ElasticSearch 2.x 问题汇总

1、JDK版本：

需要java 8 update 20 for later, or java 7 update 55 or later version.否则有bug.,甚至导致数据丢失

2、2.x里，linux只能非root账号才能启动，否则报错

Exception in thread "main" java.lang.RuntimeException: don't run elasticsearch as root.

3、2.x开始，如果需要通过ip进行访问es集群，必须修改elasticsearch.yml中的network.host节点。es 1.0版本的默认配置是 "0.0.0.0"，所以不绑定ip也可访问，但是es 2.2版本如果采用默认配置，只能通过 localhost 和 "127.0.0.1"进行访问。network.host节点可以配置多个值，如下：

network.host: [_local_, 192.168.87.77]

4、 es1.0 版本的集群的discovery默认采用的是组播（multicast）模式，但是在es2.2版本中已去除该模式，虽然提供了multicast的插件，但是官方说不建议采用multicast的模式，故我们只能采用单播(unicast)模式。
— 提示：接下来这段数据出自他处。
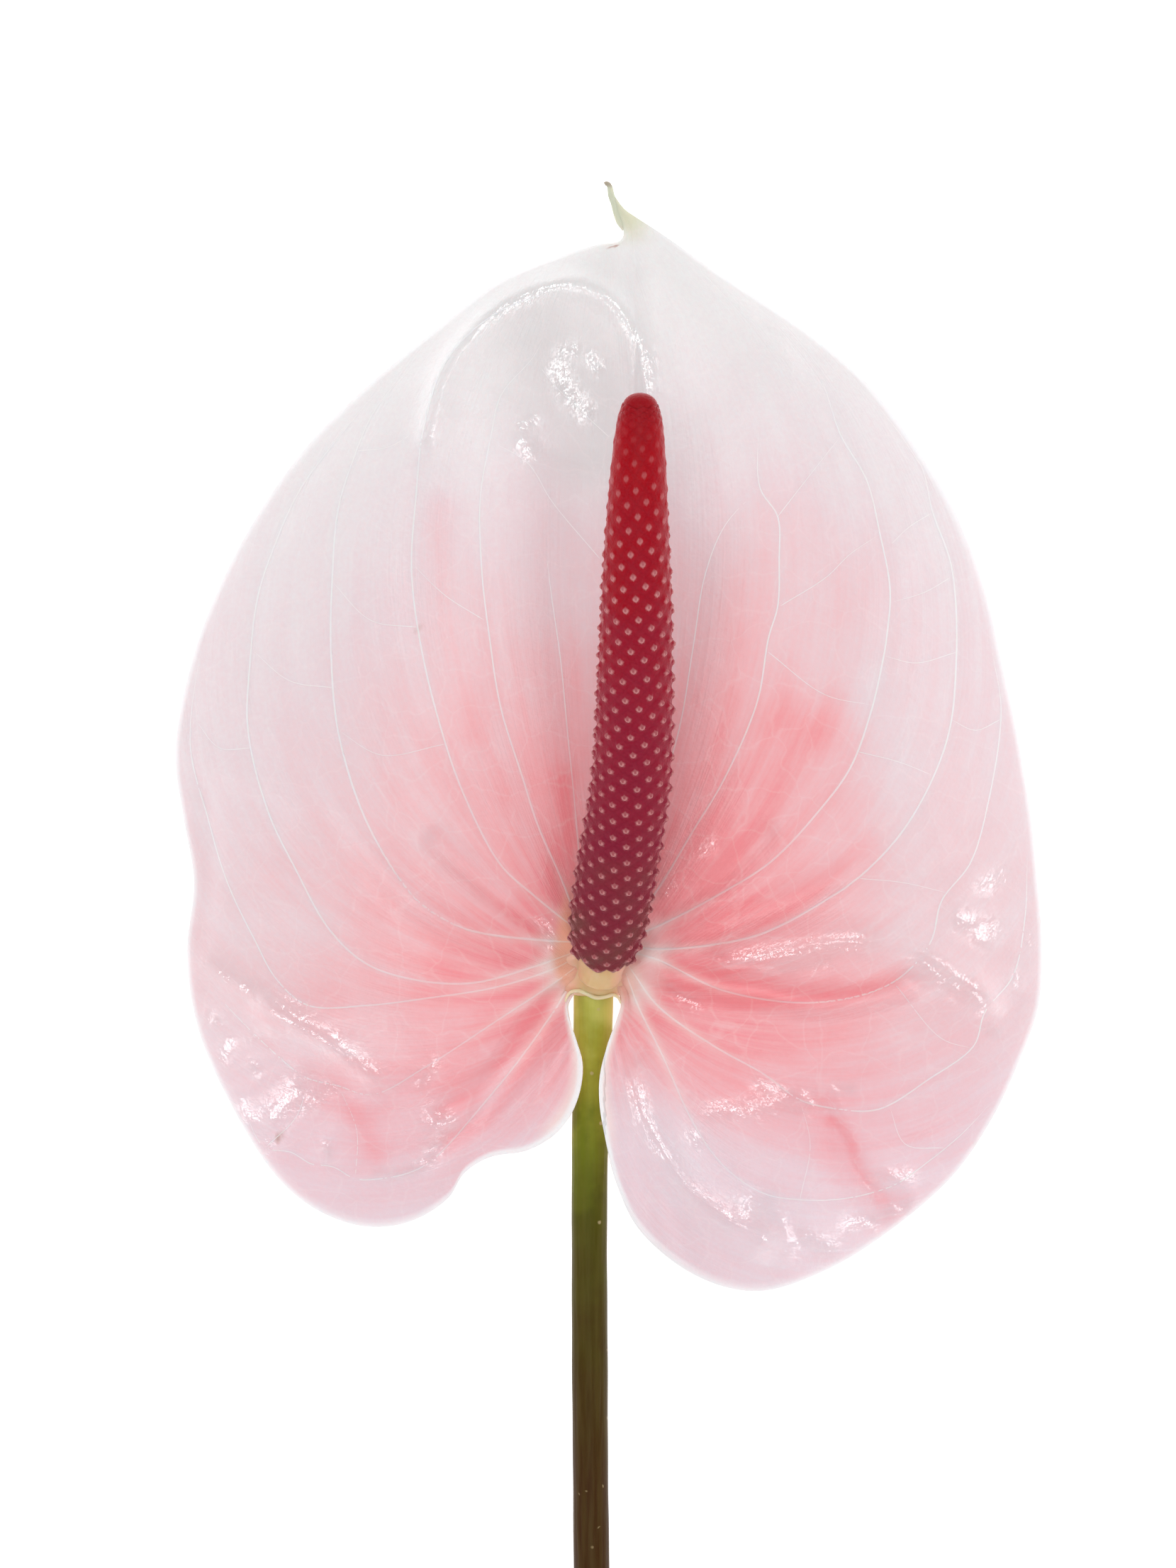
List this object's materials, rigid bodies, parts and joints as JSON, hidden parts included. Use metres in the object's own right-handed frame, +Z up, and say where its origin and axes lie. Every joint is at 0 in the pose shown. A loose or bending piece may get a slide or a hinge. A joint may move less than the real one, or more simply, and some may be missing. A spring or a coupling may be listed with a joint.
{
  "type": "cut anthurium stem",
  "caption": "Cut flower on a long round stem, lying face up: a glossy heart-shaped spathe with rolled margins carries a tapering spadix covered in small florets.",
  "frame": {"origin": "bottom centre of the flower's box, on the surface that it lies on", "axes": "+Y from the cut end of the stem to the tail of the spathe, +Z up from the surface towards the face of the spathe, +X to the right of the spathe as seen from above with the tail pointing away"},
  "size_m": [0.123, 0.4954, 0.0481],
  "materials": {
    "spathe_skin": "waxy, glossy, white flushed with pink from the junction outwards",
    "spadix_florets": "satin crimson, maroon at the foot, with a pale stigma on each floret",
    "stem_skin": "smooth satin, yellow-green at the top, olive and then brown lower down"
  },
  "bodies": {
    "root": {"spathe": "spathe_skin", "spadix": "spadix_florets", "stem": "stem_skin"}
  },
  "joints": []
}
同时我们还必须显示指明 “network.publish_host”节点的内容，否则该节点会动态绑定ip，导致你设置的unicast地址不正确，以下是我的一些配置：

network.publish_host: 192.168.87.76
discovery.zen.ping.unicast.hosts: ["192.168.87.77","192.168.87.87.78"]
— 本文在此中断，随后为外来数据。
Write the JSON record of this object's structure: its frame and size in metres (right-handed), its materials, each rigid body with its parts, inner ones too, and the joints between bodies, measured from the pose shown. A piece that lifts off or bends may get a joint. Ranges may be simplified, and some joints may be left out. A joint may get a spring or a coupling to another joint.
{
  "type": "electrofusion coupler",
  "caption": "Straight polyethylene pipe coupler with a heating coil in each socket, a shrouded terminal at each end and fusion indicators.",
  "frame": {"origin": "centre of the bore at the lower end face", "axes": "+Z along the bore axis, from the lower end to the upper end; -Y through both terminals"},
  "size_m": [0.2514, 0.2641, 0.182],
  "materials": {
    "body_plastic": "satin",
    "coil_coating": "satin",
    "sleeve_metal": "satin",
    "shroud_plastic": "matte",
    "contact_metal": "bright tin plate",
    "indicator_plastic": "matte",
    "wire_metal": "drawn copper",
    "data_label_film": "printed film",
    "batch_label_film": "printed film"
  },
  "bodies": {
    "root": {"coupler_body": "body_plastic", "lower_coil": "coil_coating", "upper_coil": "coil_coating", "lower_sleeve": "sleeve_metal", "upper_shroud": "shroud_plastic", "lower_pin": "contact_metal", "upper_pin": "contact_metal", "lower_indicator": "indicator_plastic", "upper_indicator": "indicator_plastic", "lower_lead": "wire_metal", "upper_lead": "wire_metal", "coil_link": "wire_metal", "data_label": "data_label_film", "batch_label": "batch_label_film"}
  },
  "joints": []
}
关于节点“discovery.zen.ping.unicast.hosts”的值可以是单值也可以是多值，在不同的服务器之间部署es节点可以不指明ip端口，但是在同一服务器中部署，ip最好是加上检测的端口号，否则可能检测不到要加入的节点，如下配置：

network.publish_host: 192.168.87.76
discovery.zen.ping.unicast.hosts: ["192.168.87.77:9300"]

5、在同一台服务器上部署多个节点，最好显示指明节点间通信的端口号，这样有利于第3点进行节点发现的ip+端口号的绑定操作，修改如下节点：

transport.tcp.port: 9310

6、关于中文分词ik与mapping

由于官方对中文的分词是每个汉字都分词，所以对我们开说肯定是没用的。因此需要安装第三方插件，这里我们选择ik。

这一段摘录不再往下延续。